Short problem ->
Copy every line of the records below where the word "from" occurs.

Provided entries ->
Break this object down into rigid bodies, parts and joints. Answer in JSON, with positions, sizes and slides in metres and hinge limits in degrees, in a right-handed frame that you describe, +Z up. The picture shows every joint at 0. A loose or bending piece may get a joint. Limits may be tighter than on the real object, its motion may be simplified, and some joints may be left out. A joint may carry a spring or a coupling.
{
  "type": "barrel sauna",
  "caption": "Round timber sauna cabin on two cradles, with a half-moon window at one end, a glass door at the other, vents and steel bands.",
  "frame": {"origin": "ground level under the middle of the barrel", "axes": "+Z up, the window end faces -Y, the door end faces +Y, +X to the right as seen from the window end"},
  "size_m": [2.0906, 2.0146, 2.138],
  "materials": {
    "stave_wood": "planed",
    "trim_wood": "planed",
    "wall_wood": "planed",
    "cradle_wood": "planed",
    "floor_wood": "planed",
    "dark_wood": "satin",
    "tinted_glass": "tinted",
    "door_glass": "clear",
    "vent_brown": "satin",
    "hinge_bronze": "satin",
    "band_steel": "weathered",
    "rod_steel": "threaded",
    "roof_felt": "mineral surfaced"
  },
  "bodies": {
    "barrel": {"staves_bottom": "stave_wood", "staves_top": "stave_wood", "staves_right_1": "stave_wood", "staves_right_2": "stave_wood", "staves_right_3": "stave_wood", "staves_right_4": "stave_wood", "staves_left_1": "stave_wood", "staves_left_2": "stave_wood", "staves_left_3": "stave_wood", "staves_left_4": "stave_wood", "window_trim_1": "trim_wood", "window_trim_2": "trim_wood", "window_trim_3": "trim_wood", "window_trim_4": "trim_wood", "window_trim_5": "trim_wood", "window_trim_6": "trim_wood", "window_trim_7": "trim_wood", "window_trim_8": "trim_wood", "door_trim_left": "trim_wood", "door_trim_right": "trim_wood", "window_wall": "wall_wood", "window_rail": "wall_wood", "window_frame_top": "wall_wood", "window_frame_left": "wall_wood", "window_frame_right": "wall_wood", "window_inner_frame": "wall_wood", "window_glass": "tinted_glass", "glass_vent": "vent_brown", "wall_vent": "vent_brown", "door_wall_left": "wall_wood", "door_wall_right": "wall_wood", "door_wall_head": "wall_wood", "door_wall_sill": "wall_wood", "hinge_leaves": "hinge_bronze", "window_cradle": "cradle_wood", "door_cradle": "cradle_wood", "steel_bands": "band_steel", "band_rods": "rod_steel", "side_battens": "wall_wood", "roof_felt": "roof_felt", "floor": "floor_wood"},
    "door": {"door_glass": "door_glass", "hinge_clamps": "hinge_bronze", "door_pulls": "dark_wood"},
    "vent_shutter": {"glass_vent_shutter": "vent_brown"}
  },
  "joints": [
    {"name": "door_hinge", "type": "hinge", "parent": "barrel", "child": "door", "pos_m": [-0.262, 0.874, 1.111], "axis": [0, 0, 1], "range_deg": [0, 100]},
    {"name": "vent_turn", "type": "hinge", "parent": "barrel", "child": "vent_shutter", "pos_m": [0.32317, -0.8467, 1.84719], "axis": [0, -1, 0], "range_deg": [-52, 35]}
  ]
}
* * *
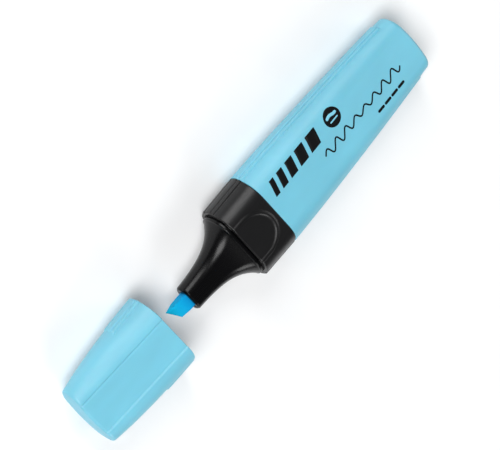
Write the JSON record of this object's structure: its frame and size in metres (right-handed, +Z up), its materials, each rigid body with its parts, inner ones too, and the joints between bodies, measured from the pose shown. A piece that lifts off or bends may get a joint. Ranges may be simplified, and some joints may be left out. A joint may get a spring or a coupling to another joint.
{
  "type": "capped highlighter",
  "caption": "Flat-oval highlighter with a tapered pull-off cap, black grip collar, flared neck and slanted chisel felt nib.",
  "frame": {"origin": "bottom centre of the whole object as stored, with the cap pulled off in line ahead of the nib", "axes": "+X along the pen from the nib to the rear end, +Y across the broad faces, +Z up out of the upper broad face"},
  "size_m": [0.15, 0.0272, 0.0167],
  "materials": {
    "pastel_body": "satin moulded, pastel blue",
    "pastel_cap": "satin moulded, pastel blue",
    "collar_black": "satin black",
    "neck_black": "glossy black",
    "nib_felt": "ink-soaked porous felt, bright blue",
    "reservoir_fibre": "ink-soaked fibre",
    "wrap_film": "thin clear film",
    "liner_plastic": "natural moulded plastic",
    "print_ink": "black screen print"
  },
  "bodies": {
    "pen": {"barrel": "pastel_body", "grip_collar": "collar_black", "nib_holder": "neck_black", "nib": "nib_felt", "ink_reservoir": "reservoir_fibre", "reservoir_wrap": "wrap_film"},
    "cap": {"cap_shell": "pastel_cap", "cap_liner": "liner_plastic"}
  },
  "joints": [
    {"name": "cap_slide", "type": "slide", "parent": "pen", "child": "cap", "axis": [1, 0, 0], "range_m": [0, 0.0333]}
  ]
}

Correct output ->
  "frame": {"origin": "ground level under the middle of the barrel", "axes": "+Z up, the window end faces -Y, the door end faces +Y, +X to the right as seen from the window end"},
Write the JSON record of this object's structure: its frame and size in metres (right-handed, +Z up), its materials, each rigid body with its parts, inner ones too, and the joints between bodies, measured from the pose shown. A piece that lifts off or bends may get a joint. Ranges may be simplified, and some joints may be left out. A joint may get a spring or a coupling to another joint.
  "frame": {"origin": "bottom centre of the whole object as stored, with the cap pulled off in line ahead of the nib", "axes": "+X along the pen from the nib to the rear end, +Y across the broad faces, +Z up out of the upper broad face"},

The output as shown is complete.